## [Data provided]

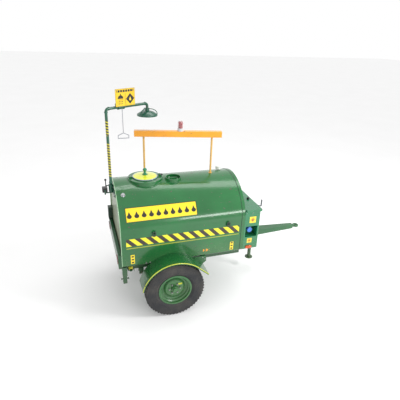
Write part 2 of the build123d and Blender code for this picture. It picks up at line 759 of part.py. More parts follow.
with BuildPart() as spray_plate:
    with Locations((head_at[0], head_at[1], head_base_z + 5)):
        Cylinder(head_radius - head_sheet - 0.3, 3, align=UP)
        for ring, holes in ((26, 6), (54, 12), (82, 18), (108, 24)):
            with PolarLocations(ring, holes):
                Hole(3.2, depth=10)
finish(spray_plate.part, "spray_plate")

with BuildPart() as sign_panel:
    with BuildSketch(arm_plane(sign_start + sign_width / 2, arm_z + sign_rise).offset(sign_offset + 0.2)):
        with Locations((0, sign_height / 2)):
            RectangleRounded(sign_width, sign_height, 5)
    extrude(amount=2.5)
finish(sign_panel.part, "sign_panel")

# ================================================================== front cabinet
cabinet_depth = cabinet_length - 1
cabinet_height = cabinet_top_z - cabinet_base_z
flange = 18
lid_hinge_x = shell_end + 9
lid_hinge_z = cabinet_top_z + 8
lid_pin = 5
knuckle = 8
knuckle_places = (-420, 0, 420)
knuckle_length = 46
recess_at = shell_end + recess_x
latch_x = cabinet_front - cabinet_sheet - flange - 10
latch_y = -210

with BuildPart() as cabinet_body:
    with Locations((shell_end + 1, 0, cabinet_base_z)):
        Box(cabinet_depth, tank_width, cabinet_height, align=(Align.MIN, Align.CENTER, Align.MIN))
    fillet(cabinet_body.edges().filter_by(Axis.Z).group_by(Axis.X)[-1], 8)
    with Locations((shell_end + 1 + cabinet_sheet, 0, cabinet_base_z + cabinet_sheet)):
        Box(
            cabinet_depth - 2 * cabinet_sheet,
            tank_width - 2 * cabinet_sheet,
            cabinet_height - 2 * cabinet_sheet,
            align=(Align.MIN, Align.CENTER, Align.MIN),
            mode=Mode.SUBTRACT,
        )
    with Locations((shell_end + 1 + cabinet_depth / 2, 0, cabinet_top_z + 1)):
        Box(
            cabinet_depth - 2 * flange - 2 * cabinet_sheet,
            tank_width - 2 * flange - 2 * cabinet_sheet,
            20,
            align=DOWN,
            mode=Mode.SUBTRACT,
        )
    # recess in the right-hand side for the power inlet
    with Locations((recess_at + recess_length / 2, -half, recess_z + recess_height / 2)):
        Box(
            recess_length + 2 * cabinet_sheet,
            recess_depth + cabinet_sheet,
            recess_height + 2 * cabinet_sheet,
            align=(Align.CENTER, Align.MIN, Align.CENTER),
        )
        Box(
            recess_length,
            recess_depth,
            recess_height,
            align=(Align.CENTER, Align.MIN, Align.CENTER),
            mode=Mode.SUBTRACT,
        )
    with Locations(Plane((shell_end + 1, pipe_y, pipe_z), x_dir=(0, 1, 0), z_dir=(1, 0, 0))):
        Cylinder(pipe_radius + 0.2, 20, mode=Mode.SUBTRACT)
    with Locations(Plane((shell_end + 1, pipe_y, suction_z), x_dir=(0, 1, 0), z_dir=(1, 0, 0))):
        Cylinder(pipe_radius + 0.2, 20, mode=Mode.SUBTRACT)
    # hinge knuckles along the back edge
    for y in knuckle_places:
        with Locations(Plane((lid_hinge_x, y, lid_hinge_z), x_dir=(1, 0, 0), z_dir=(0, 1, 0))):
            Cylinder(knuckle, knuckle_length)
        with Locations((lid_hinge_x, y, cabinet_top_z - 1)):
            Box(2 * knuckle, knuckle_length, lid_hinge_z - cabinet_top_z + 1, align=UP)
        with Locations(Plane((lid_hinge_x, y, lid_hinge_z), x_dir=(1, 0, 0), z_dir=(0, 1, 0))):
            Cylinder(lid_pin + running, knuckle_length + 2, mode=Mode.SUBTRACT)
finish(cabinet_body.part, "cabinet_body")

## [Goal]
Extract, word for word, each line of the listing above.

## [Output for this exercise]
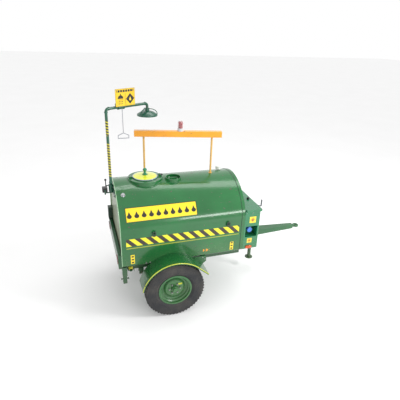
Write part 2 of the build123d and Blender code for this picture. It picks up at line 759 of part.py. More parts follow.
with BuildPart() as spray_plate:
    with Locations((head_at[0], head_at[1], head_base_z + 5)):
        Cylinder(head_radius - head_sheet - 0.3, 3, align=UP)
        for ring, holes in ((26, 6), (54, 12), (82, 18), (108, 24)):
            with PolarLocations(ring, holes):
                Hole(3.2, depth=10)
finish(spray_plate.part, "spray_plate")

with BuildPart() as sign_panel:
    with BuildSketch(arm_plane(sign_start + sign_width / 2, arm_z + sign_rise).offset(sign_offset + 0.2)):
        with Locations((0, sign_height / 2)):
            RectangleRounded(sign_width, sign_height, 5)
    extrude(amount=2.5)
finish(sign_panel.part, "sign_panel")

# ================================================================== front cabinet
cabinet_depth = cabinet_length - 1
cabinet_height = cabinet_top_z - cabinet_base_z
flange = 18
lid_hinge_x = shell_end + 9
lid_hinge_z = cabinet_top_z + 8
lid_pin = 5
knuckle = 8
knuckle_places = (-420, 0, 420)
knuckle_length = 46
recess_at = shell_end + recess_x
latch_x = cabinet_front - cabinet_sheet - flange - 10
latch_y = -210

with BuildPart() as cabinet_body:
    with Locations((shell_end + 1, 0, cabinet_base_z)):
        Box(cabinet_depth, tank_width, cabinet_height, align=(Align.MIN, Align.CENTER, Align.MIN))
    fillet(cabinet_body.edges().filter_by(Axis.Z).group_by(Axis.X)[-1], 8)
    with Locations((shell_end + 1 + cabinet_sheet, 0, cabinet_base_z + cabinet_sheet)):
        Box(
            cabinet_depth - 2 * cabinet_sheet,
            tank_width - 2 * cabinet_sheet,
            cabinet_height - 2 * cabinet_sheet,
            align=(Align.MIN, Align.CENTER, Align.MIN),
            mode=Mode.SUBTRACT,
        )
    with Locations((shell_end + 1 + cabinet_depth / 2, 0, cabinet_top_z + 1)):
        Box(
            cabinet_depth - 2 * flange - 2 * cabinet_sheet,
            tank_width - 2 * flange - 2 * cabinet_sheet,
            20,
            align=DOWN,
            mode=Mode.SUBTRACT,
        )
    # recess in the right-hand side for the power inlet
    with Locations((recess_at + recess_length / 2, -half, recess_z + recess_height / 2)):
        Box(
            recess_length + 2 * cabinet_sheet,
            recess_depth + cabinet_sheet,
            recess_height + 2 * cabinet_sheet,
            align=(Align.CENTER, Align.MIN, Align.CENTER),
        )
        Box(
            recess_length,
            recess_depth,
            recess_height,
            align=(Align.CENTER, Align.MIN, Align.CENTER),
            mode=Mode.SUBTRACT,
        )
    with Locations(Plane((shell_end + 1, pipe_y, pipe_z), x_dir=(0, 1, 0), z_dir=(1, 0, 0))):
        Cylinder(pipe_radius + 0.2, 20, mode=Mode.SUBTRACT)
    with Locations(Plane((shell_end + 1, pipe_y, suction_z), x_dir=(0, 1, 0), z_dir=(1, 0, 0))):
        Cylinder(pipe_radius + 0.2, 20, mode=Mode.SUBTRACT)
    # hinge knuckles along the back edge
    for y in knuckle_places:
        with Locations(Plane((lid_hinge_x, y, lid_hinge_z), x_dir=(1, 0, 0), z_dir=(0, 1, 0))):
            Cylinder(knuckle, knuckle_length)
        with Locations((lid_hinge_x, y, cabinet_top_z - 1)):
            Box(2 * knuckle, knuckle_length, lid_hinge_z - cabinet_top_z + 1, align=UP)
        with Locations(Plane((lid_hinge_x, y, lid_hinge_z), x_dir=(1, 0, 0), z_dir=(0, 1, 0))):
            Cylinder(lid_pin + running, knuckle_length + 2, mode=Mode.SUBTRACT)
finish(cabinet_body.part, "cabinet_body")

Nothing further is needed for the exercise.